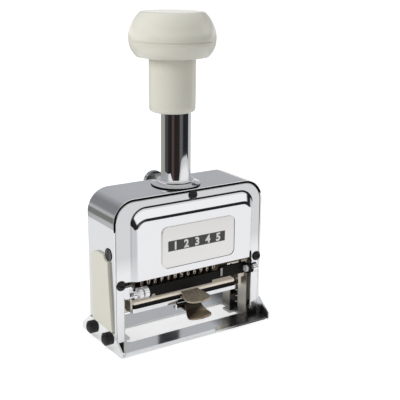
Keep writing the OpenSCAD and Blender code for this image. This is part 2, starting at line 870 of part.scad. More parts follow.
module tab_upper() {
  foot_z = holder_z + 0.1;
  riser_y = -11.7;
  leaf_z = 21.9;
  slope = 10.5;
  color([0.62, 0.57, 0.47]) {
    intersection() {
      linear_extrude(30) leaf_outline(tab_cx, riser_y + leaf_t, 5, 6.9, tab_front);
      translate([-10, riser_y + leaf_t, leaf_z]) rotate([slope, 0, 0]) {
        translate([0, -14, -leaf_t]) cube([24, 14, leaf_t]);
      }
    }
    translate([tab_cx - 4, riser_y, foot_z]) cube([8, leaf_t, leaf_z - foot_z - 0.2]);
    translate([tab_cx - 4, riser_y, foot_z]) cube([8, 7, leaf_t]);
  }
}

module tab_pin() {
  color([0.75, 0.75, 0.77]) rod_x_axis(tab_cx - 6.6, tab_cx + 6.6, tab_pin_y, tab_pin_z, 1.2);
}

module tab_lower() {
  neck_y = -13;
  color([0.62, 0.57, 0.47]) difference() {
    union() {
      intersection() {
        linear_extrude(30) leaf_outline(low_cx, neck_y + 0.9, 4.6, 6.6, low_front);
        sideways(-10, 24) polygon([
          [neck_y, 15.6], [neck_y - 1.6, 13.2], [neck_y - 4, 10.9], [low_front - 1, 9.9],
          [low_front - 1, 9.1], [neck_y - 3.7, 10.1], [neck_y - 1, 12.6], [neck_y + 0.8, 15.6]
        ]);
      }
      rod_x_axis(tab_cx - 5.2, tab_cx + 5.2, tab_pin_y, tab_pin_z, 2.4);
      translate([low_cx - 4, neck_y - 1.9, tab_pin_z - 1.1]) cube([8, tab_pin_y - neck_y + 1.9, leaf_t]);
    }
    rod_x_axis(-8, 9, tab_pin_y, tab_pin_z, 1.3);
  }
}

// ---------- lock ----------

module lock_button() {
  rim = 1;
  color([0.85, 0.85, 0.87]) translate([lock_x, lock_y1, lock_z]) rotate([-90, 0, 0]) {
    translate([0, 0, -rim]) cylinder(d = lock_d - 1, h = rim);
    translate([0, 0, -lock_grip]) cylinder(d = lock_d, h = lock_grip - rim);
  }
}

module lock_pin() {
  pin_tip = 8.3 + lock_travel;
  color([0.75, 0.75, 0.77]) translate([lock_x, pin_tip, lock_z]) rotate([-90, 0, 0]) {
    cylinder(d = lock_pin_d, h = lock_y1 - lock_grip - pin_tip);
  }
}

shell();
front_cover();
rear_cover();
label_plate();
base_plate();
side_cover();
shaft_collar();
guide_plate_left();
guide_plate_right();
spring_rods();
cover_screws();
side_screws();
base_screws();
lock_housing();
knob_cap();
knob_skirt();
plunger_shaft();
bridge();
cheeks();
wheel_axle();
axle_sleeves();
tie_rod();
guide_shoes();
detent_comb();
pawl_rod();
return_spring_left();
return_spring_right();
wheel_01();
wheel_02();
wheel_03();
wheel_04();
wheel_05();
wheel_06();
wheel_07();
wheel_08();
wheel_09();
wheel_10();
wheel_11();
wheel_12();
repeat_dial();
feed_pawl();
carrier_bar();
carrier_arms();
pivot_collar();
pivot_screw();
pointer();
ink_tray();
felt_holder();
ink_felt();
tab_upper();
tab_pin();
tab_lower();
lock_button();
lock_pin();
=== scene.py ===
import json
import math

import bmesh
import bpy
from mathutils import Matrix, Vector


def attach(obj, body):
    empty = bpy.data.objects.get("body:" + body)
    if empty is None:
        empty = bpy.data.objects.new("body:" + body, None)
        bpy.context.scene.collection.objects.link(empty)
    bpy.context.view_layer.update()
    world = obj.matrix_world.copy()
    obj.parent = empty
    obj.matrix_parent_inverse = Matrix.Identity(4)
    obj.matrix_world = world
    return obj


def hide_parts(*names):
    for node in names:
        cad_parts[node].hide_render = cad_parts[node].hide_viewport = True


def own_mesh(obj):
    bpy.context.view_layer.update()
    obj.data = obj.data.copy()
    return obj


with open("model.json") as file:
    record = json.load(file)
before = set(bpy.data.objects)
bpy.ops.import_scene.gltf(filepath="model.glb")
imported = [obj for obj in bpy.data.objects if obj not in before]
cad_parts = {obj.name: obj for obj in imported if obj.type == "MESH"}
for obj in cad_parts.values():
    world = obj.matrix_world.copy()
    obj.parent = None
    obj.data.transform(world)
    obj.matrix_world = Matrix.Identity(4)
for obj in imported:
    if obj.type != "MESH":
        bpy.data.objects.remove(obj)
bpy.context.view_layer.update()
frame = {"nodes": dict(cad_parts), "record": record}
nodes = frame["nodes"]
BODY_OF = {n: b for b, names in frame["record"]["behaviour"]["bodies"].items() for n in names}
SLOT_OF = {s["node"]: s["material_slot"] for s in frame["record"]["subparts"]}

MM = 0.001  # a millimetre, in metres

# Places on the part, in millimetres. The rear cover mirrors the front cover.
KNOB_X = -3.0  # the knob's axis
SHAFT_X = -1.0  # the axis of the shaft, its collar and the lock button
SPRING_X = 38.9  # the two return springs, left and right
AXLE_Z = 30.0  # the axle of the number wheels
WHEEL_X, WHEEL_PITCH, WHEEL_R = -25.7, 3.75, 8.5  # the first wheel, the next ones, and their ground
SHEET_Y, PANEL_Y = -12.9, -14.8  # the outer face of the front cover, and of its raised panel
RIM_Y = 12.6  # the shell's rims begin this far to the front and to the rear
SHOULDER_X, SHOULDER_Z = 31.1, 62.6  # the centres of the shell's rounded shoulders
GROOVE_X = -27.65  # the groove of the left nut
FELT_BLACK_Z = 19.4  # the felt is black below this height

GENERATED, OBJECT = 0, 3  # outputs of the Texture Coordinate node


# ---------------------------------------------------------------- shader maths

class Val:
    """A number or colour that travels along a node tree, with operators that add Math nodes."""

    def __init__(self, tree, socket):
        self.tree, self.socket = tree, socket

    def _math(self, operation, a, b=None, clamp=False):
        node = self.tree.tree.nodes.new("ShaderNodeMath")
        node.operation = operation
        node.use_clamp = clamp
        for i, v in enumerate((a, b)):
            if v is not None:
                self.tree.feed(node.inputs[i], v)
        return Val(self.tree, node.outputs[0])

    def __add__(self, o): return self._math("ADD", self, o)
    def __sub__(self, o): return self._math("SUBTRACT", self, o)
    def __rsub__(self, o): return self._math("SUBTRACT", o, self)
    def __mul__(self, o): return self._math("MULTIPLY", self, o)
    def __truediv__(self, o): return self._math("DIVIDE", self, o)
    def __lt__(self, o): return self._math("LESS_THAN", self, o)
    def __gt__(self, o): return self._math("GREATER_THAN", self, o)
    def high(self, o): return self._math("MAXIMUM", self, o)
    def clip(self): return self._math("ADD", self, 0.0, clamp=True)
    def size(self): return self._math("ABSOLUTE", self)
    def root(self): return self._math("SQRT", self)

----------

◆ TASK DESCRIPTION: From the line with "return_spring_right();" through the line with "obj.data.transform(world)", set down every line exactly and nothing besides.

◆ FINISHED TASK:
return_spring_right();
wheel_01();
wheel_02();
wheel_03();
wheel_04();
wheel_05();
wheel_06();
wheel_07();
wheel_08();
wheel_09();
wheel_10();
wheel_11();
wheel_12();
repeat_dial();
feed_pawl();
carrier_bar();
carrier_arms();
pivot_collar();
pivot_screw();
pointer();
ink_tray();
felt_holder();
ink_felt();
tab_upper();
tab_pin();
tab_lower();
lock_button();
lock_pin();
=== scene.py ===
import json
import math

import bmesh
import bpy
from mathutils import Matrix, Vector


def attach(obj, body):
    empty = bpy.data.objects.get("body:" + body)
    if empty is None:
        empty = bpy.data.objects.new("body:" + body, None)
        bpy.context.scene.collection.objects.link(empty)
    bpy.context.view_layer.update()
    world = obj.matrix_world.copy()
    obj.parent = empty
    obj.matrix_parent_inverse = Matrix.Identity(4)
    obj.matrix_world = world
    return obj


def hide_parts(*names):
    for node in names:
        cad_parts[node].hide_render = cad_parts[node].hide_viewport = True


def own_mesh(obj):
    bpy.context.view_layer.update()
    obj.data = obj.data.copy()
    return obj


with open("model.json") as file:
    record = json.load(file)
before = set(bpy.data.objects)
bpy.ops.import_scene.gltf(filepath="model.glb")
imported = [obj for obj in bpy.data.objects if obj not in before]
cad_parts = {obj.name: obj for obj in imported if obj.type == "MESH"}
for obj in cad_parts.values():
    world = obj.matrix_world.copy()
    obj.parent = None
    obj.data.transform(world)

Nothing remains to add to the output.